世間一般がそうであったし、諸物価も上がっていたが、給料がどんどん上がった。 年30パーセント以上上がった事もあった。 全従業員がパリ国立銀行で働く事に幸せを感じ、外資企業と日本企業の違いを感じ、優越感さえ持つ者もいた。

どこかの既製のものに、社名を付け替えただけの就業規則があった。 既に土曜日の勤務が隔週に成っていたが書換えはしなかった。 誰もその存在を気にしている者はいなかったのだ。 ただ、定年年齢や、退職金の規定に付いて、多少の手直しが必要である事に、何人かは気が付いていた。 定年年齢55才、定年退職であっても、退職金の支給額は、勤続年数×基本給プラスアルファーとなっていたからだ。 しかし、皆若く、定年はまだまだ先の事であった。 何よりも全員がトップを信頼していた。 プラスアルファーが有るではないかと。

この時代の外国銀行は、トップがあくせく働かなくても業務は確実に増え、利益も上がる様になっていた。 日本での顧客の接待は、ゴルフが喜ばれるのを知ったシャピュー氏は、早速、ゴルフ会員権探しを始めた。 毎週水曜日にシャピュー夫人とその仲間達とでゴルフを楽しんでいたが、それは厚木か座間の米軍基地内のゴルフ場で、接待ゴルフには向かなかったからだ。 遠くないゴルフ場、それが唯一のゴルフ場選びの条件であり、府中カントリークラブの会員になった。

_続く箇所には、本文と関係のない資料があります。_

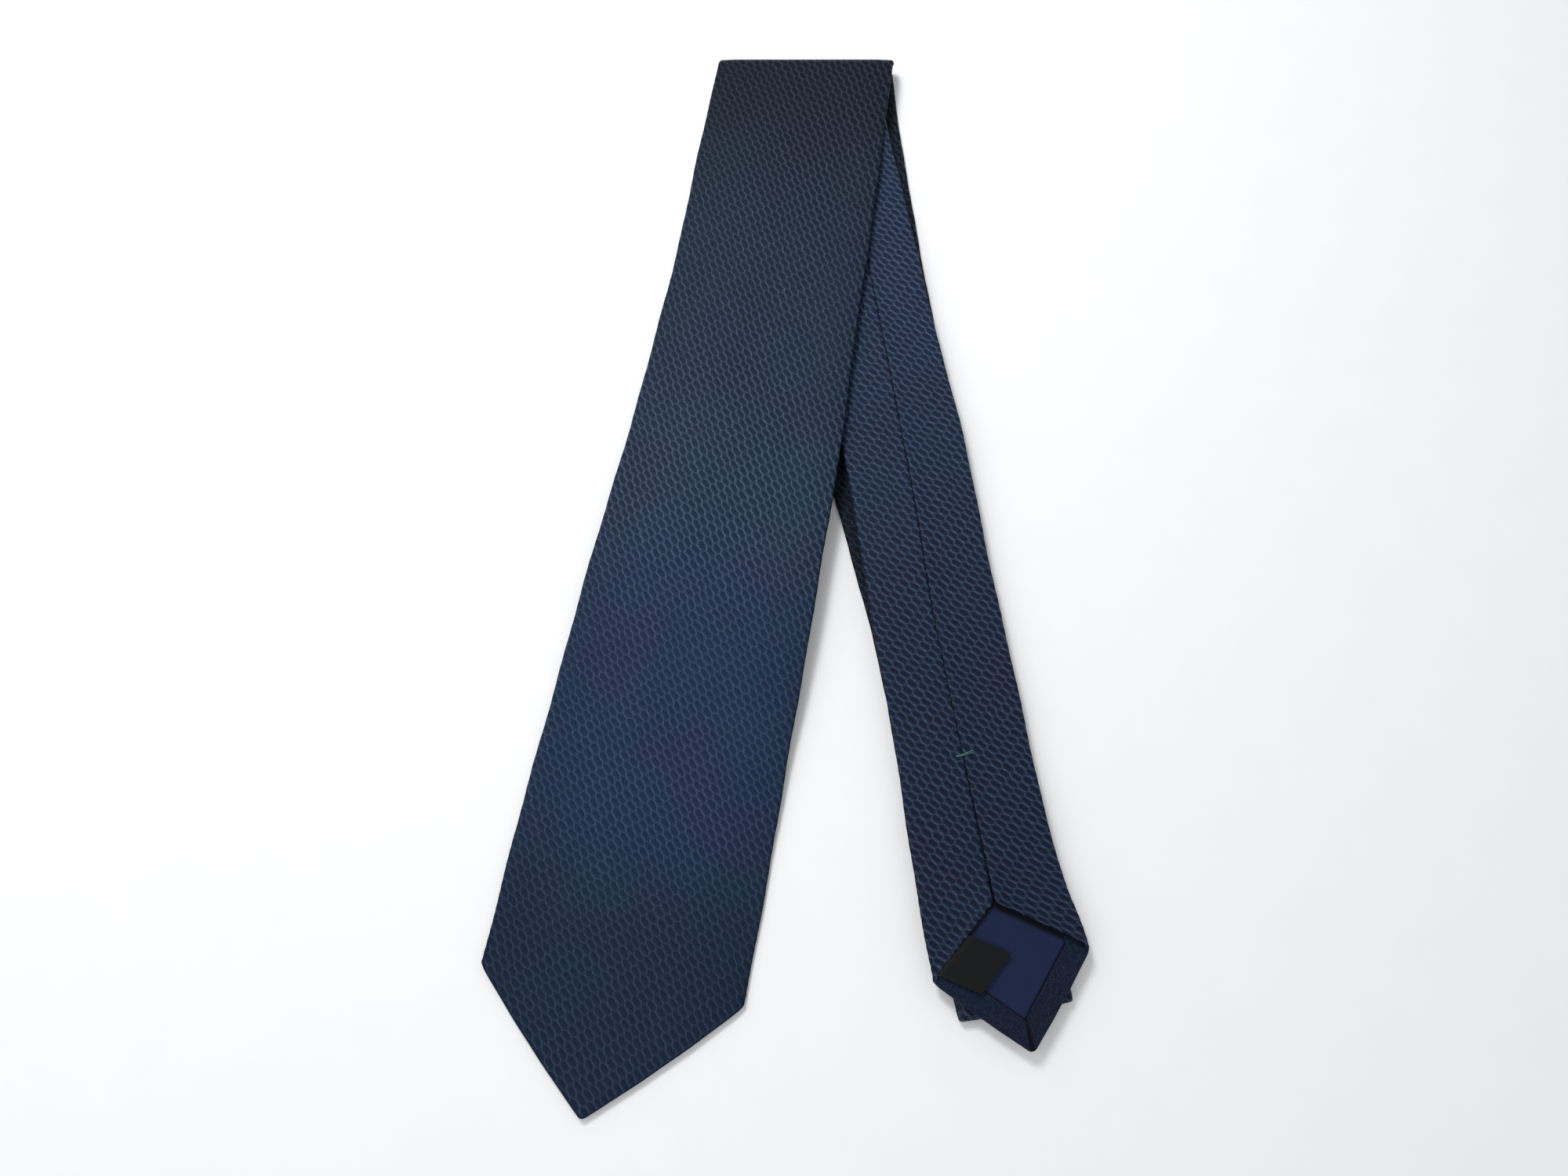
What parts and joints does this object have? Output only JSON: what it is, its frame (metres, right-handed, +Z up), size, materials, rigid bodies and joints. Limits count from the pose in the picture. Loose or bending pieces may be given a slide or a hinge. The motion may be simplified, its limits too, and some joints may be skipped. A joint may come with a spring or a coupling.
{
  "type": "necktie",
  "caption": "Silk necktie folded in four and lying flat: wide pointed blade face up over the narrow tail, whose lined tip shows its back, bar tack and a blank care label.",
  "frame": {"origin": "middle of the top fold, on the table plane", "axes": "+Z up from the table, +Y out of the top fold, so the folded tie hangs down -Y; +X to the right, towards the tail"},
  "size_m": [0.1942, 0.3818, 0.0089],
  "materials": {
    "silk": "navy jacquard silk with a small raised honeycomb, low sheen",
    "interlining": "brushed ecru wool interlining",
    "tipping": "plain navy satin lining",
    "thread": "navy silk sewing thread",
    "tack_thread": "grey-green silk twist",
    "maker_satin": "blank navy damask label",
    "label_satin": "blank black woven satin label"
  },
  "bodies": {
    "folded_half": {"blade_shell_upper": "silk", "neck_shell": "silk", "tail_shell_upper": "silk", "interlining_middle": "interlining", "slip_stitch_middle": "thread", "joining_seams": "thread", "top_fold_shell": "silk", "top_fold_interlining": "interlining", "tail_fold_shell": "silk", "tail_fold_interlining": "interlining"},
    "blade": {"blade_shell": "silk", "blade_interlining": "interlining", "blade_tipping": "tipping", "blade_slip_stitch": "thread", "blade_bar_tack": "tack_thread", "keeper_loop": "silk", "keeper_loop_tacks": "thread", "maker_label": "maker_satin", "maker_label_stitches": "thread"},
    "tail": {"tail_shell": "silk", "tail_interlining": "interlining", "tail_tipping": "tipping", "tail_slip_stitch": "thread", "tail_bar_tack": "tack_thread"},
    "care_label": {"care_label": "label_satin"}
  },
  "joints": [
    {"name": "blade_fold", "type": "hinge", "parent": "folded_half", "child": "blade", "pos_m": [0, -0.00295, 0.00445], "axis": [-1, 0, 0], "range_deg": [0, 180], "deforming": ["top_fold_shell", "top_fold_interlining"]},
    {"name": "tail_fold", "type": "hinge", "parent": "folded_half", "child": "tail", "pos_m": [0.00879, -0.01013, 0.0052], "axis": [-0.9863, -0.165, 0], "range_deg": [0, 175], "deforming": ["tail_fold_shell", "tail_fold_interlining"]},
    {"name": "care_label_lift", "type": "hinge", "parent": "tail", "child": "care_label", "pos_m": [0.04432, -0.33396, 0.0068], "axis": [-0.6347, -0.7727, 0], "range_deg": [0, 110]}
  ],
  "couplings": [
    {"joint": "tail_fold", "follows": "blade_fold", "ratio": 0.97}
  ]
}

ゴルフ会員権相場が、目茶苦茶に上がりだす遥か前のことで、800万円程であったが、フランス人の感覚からすれば、途方もない額であったが為に、本店の許可を取るのが大変であったと聞いている。 副支店長のパラス氏ですら「ふん、たかがゴルフの為に、800万円」と陰ではぼやいていた。

毎週土曜日が接待ゴルフ日となった。 同伴者として選ばれた外為部長の谷口氏は、津田沼から新京成電鉄で奥へ入った所に住んでいて、府中カントリークラブへ行くには、東京を横切らなくてはならい。 困る事に早起きが嫌いな人なのである。 そして、問題は未だあった、スタートの予約が取れないのである。 4週間前の土曜日の7時20分から電話受付をするのであるが、全く取れない。 現地で並んでいる人を先に受け付けるのだと言う。 次の週から謙治はゴルフ予約係りになってしまった。 毎週土曜日は、4週間後の土曜日の為に朝早くゴルフ場へ飛んで行ったのである。 6時半に着いたのでは季節によっては十分でない事もあった。 冬場はゴルフの接待は無かったが、3月にプレイするためには、2月に並ばなくてはならない。 未だ真っ暗なクラブハウスの前に並ぶのであったが、謙治は懐炉という物を初めて使うようになった。